5. Delivery of Goods/Equipment
5.1 Delivery (“Delivery”) of the Goods/Equipment is taken to occur at the time that:
(a) the Customer or the Customer’s nominated carrier takes possession of the Goods/Equipment at Vizona’s address; or
(b) Vizona (or Vizona’s nominated carrier) delivers the Goods/Equipment to the Customer’s nominated address even if the Customer is not present at the address.
5.2 At Vizona’s sole discretion the cost of delivery is either included in the Price or is in addition to the Price.
5.3 The Customer accepts and acknowledges that unless specified in writing by Vizona any freight required is in addition to the Price. The Customer further accepts that if Vizona is required to physically deliver the Goods/Equipment then it will be done at the best rate Vizona can arrange and will be charged as an additional cost together with an administration fee.
5.4 The Customer must take delivery by receipt or collection of the Goods/Equipment whenever either is tendered for delivery. In the event that the Customer is unable to take delivery of the Goods/Equipment as arranged then Vizona shall be entitled to charge a reasonable fee for redelivery of the Goods/Equipment and/or the storage of the Goods.
5.5 Vizona may deliver the Goods/Equipment in separate instalments. Each separate instalment shall be invoiced and paid in accordance with the provisions in these terms and conditions.
5.6 Any time or date given by Vizona to the Customer is an estimate only. The Customer must still accept delivery of the Goods/Equipment even if late and Vizona will not be liable for any loss or damage incurred by the Customer as a result of the delivery being late.
6. Risk
6.1 Risk of damage to or loss of the Goods passes to the Customer on Delivery and the Customer must insure the Goods on or before Delivery.
6.2 If any of the Goods are damaged or destroyed following delivery but prior to ownership passing to the Customer, Vizona is entitled to receive all insurance proceeds payable for the Goods. The production of these terms and conditions by Vizona is sufficient evidence of Vizona’s rights to receive the insurance proceeds without the need for any person dealing with Vizona to make further enquiries.
6.3 If the Customer requests Vizona to leave Goods outside Vizona’s premises for collection or to deliver the Goods to an unattended location then such Goods shall be left at the Customer’s sole risk.
6.4 Where Vizona gives advice, recommendations, information, assistance or service to the Customer or the Customers agent, regarding the Goods or Services then it is given in good faith and Vizona shall not be liable in any way whatsoever for any damages, losses or costs however arising resulting from the Customer relying on the same.
6.5 Where Vizona is required to install the Goods the Customer warrants that the structure of the premises or equipment in or upon which these Goods are to be installed or erected is sound and will sustain the installation and work incidental thereto and Vizona shall not be liable for any claims, demands, losses, damages, costs and expenses howsoever caused or arising in connection with the installation and work incidental thereto.

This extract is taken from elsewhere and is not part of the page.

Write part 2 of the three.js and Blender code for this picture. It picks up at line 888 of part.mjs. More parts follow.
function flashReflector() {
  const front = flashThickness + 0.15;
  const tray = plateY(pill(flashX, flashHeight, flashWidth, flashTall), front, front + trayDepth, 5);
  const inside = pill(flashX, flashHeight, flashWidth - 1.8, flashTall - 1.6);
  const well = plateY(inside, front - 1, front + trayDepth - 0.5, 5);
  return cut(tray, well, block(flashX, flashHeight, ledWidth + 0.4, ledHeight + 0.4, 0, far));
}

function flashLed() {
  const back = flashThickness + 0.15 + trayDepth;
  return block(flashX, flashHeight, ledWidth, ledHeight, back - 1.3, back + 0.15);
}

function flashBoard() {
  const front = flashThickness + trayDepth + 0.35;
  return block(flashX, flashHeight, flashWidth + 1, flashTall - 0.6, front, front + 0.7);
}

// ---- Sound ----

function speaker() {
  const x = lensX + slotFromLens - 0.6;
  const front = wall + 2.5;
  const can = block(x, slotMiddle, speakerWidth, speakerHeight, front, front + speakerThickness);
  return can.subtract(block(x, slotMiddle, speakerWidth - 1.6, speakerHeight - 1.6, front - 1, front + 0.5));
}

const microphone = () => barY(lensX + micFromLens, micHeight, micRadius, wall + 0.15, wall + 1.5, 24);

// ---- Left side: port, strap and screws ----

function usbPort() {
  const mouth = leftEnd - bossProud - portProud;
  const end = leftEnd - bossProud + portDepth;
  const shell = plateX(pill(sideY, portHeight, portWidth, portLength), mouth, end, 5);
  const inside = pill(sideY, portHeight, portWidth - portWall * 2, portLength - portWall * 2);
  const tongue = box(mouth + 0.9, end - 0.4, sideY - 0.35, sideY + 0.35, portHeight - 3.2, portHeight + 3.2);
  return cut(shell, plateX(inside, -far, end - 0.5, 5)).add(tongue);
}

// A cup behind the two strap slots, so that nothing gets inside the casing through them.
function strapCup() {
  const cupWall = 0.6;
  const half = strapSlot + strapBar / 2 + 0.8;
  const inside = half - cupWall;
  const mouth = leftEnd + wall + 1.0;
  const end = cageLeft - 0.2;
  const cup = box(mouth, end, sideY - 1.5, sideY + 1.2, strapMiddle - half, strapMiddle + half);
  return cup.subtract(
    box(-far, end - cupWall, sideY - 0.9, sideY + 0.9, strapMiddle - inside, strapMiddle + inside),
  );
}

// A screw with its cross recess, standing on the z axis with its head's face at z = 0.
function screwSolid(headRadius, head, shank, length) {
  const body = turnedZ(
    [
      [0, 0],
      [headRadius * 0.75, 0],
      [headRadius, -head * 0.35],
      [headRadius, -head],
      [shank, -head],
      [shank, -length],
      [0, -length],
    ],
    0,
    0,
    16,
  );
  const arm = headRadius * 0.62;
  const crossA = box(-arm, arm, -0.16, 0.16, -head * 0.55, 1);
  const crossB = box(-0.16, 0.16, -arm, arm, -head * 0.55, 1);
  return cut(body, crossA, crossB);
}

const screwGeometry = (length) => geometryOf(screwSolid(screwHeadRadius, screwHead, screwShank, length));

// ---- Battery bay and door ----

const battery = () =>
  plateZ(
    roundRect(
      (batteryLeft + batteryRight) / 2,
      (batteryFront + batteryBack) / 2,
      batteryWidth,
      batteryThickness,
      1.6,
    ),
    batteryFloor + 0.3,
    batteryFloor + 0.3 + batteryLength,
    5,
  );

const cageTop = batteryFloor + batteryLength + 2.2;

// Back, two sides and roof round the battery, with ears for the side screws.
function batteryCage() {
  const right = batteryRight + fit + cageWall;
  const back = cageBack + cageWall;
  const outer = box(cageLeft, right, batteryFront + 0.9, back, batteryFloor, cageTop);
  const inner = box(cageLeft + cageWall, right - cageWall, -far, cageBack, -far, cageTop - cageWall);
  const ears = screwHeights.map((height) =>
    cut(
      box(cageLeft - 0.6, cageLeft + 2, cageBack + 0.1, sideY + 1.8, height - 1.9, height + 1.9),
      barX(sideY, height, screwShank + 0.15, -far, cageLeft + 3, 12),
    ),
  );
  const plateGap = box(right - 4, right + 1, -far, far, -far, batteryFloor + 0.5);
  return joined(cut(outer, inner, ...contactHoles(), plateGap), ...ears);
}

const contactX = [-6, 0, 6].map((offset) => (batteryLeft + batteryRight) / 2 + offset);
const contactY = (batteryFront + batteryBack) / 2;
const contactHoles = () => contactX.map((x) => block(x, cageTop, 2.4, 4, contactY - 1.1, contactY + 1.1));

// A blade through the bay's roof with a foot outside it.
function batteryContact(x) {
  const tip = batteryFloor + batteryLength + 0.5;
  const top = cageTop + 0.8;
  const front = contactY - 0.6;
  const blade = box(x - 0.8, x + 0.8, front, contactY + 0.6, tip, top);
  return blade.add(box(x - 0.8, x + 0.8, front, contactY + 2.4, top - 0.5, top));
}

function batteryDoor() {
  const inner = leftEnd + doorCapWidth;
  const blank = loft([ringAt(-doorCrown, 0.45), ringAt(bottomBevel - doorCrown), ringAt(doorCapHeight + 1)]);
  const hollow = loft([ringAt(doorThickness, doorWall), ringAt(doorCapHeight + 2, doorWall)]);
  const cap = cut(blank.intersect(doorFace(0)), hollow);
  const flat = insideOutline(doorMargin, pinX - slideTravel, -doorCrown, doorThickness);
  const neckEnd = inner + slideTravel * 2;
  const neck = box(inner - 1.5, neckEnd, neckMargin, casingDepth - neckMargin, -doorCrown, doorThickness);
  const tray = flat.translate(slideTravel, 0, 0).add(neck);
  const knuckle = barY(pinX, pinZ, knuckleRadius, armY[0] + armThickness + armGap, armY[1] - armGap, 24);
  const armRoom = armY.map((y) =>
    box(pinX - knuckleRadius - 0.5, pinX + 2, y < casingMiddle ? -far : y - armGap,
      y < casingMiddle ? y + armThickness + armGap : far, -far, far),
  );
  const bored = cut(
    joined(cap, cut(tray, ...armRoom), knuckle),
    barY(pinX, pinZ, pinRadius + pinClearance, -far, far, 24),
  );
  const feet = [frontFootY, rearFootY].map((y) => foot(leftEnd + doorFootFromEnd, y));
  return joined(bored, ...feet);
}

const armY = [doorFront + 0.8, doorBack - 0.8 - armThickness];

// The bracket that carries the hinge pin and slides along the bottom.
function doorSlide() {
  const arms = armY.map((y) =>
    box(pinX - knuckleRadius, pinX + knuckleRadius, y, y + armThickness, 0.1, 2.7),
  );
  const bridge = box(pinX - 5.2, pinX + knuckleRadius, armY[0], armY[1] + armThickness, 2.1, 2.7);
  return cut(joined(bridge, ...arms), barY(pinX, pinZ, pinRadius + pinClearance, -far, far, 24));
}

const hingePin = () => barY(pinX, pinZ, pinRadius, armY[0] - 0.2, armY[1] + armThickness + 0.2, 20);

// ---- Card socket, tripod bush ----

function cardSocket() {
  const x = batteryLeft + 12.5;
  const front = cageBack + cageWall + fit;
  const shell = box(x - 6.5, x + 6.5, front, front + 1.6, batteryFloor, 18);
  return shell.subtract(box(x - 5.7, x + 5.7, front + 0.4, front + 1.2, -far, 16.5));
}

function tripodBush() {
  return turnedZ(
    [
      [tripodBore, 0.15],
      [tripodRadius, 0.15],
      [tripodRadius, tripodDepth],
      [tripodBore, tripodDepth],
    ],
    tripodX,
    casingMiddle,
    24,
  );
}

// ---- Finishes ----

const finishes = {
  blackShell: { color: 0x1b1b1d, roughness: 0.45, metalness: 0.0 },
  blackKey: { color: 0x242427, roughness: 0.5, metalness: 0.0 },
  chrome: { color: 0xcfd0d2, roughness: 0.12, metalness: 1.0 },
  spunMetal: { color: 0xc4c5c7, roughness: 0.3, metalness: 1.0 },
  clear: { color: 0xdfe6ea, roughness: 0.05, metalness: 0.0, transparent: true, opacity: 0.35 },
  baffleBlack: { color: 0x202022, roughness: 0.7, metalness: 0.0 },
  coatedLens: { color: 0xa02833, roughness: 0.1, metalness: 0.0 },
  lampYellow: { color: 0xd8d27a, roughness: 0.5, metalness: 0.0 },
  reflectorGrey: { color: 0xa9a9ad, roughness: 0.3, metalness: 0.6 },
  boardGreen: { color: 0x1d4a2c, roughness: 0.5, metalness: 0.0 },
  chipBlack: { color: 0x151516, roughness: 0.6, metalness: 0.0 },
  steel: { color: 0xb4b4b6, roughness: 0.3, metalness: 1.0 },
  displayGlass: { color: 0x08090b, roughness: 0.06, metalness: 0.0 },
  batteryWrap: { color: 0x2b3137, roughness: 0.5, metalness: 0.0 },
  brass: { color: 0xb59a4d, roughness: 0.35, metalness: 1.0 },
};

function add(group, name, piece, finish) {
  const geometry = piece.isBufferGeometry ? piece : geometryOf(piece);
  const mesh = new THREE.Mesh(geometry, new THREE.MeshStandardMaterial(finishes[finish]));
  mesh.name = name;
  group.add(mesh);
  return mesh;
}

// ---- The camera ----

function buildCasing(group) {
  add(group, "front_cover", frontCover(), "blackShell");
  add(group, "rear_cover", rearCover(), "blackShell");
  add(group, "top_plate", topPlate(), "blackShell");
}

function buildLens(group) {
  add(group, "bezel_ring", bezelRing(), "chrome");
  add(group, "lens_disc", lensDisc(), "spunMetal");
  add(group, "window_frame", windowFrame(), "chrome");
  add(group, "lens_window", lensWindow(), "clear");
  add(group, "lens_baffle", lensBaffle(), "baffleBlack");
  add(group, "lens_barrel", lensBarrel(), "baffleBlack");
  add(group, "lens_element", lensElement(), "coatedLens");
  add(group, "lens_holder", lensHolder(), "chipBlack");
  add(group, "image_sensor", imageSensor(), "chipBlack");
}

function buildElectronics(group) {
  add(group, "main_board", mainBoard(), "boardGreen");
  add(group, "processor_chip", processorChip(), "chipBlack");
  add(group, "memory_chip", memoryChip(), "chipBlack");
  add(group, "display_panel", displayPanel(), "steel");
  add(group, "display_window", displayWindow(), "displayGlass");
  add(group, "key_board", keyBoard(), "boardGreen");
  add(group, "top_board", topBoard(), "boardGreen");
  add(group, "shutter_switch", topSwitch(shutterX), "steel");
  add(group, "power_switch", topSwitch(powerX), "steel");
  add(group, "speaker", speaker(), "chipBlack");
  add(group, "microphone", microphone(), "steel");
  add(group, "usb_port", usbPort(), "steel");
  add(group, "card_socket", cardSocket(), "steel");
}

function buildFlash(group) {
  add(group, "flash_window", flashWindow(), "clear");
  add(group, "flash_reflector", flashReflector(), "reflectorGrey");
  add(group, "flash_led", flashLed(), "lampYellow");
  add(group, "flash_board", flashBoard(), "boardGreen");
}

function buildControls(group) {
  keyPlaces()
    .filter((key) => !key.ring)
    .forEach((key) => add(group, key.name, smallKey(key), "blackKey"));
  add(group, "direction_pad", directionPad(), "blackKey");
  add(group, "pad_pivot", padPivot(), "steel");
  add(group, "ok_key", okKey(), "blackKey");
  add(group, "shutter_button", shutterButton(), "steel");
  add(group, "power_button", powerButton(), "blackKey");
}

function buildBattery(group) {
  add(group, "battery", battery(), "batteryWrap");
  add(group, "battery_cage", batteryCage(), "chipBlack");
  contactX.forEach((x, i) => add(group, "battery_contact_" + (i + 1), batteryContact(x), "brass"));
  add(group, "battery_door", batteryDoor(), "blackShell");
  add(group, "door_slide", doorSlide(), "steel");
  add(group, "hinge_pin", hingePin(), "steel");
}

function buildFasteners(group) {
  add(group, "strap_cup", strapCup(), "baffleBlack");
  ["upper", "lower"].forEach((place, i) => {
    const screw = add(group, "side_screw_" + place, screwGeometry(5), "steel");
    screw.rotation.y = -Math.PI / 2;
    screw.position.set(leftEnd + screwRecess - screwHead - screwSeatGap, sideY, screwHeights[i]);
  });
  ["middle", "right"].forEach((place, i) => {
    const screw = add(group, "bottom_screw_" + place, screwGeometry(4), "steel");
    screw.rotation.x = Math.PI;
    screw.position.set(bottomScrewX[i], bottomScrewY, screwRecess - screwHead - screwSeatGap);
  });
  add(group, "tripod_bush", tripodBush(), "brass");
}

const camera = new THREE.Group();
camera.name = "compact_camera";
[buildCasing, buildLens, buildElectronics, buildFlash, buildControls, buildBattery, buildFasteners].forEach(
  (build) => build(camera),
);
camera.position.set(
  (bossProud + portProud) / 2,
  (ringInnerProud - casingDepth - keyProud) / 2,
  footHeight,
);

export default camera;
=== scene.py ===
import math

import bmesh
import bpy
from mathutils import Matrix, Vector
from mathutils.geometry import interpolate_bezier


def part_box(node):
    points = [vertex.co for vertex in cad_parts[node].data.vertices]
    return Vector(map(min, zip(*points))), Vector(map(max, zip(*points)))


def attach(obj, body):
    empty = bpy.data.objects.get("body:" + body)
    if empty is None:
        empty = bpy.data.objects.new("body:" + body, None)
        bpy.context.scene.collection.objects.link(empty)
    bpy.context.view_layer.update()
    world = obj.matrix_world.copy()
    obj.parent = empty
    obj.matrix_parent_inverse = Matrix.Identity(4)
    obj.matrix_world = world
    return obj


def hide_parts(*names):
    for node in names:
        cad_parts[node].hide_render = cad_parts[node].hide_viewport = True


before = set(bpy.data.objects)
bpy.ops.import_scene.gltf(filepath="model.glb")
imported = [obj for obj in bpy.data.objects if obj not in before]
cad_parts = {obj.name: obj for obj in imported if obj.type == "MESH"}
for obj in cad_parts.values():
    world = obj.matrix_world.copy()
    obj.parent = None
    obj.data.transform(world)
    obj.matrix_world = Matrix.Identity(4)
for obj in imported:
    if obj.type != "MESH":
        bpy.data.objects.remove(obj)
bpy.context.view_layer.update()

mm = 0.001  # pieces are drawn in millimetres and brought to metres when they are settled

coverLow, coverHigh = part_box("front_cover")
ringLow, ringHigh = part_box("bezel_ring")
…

6.6 The Customer acknowledges that Goods supplied may exhibit variations in shade, colour, texture, surface and finish of up to five percent (5%) of match to cab and may fade or change colour over time. Vizona will make every effort to match batches of product supplied in order to minimise such variations but shall not be liable in any way whatsoever where such variations occur.

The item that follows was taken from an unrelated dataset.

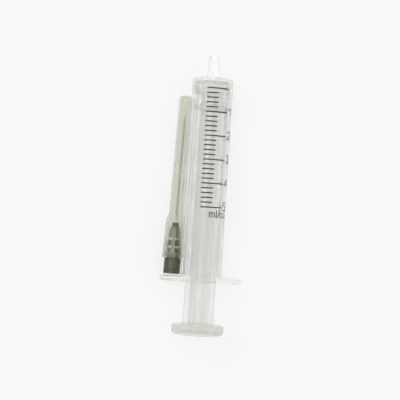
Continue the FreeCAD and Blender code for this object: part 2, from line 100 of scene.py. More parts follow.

6.7 The Customer acknowledges that variations of colour, shade and pattern are inherent in Goods. While every effort will be taken by Vizona to match, shade and pattern of the Goods, Vizona shall not be liable for any loss, damage or costs, howsoever arising resulting from any variation in colour, shading and pattern between batches of the Goods or sale samples and the final Goods supplied.
7. Access
7.1 The Customer shall ensure that Vizona has clear and free access to the work site at all times to enable them to undertake the Services. Vizona shall not be liable for any loss or damage to the site (including, without limitation, damage to pathways, driveways and concreted or paved or grassed areas) unless due to the negligence of Vizona.
8. Title To Goods
8.1 Vizona and the Customer agree that ownership of the Goods shall not pass until:
(a) the Customer has paid Vizona all amounts owing to Vizona; and
(b) the Customer has met all of its other obligations to Vizona.
8.2 Receipt by Vizona of any form of payment other than cash shall not be deemed to be payment until that form of payment has been honoured, cleared or recognised.
8.3 It is further agreed that:
(a) until ownership of the Goods passes to the Customer in accordance with clause 8.1 that the Customer is only a bailee of the Goods and must return the Goods to Vizona on request.
(b) the Customer holds the benefit of the Customer’s insurance of the Goods on trust for Vizona and must pay to Vizona the proceeds of any insurance in the event of the Goods being lost, damaged or destroyed.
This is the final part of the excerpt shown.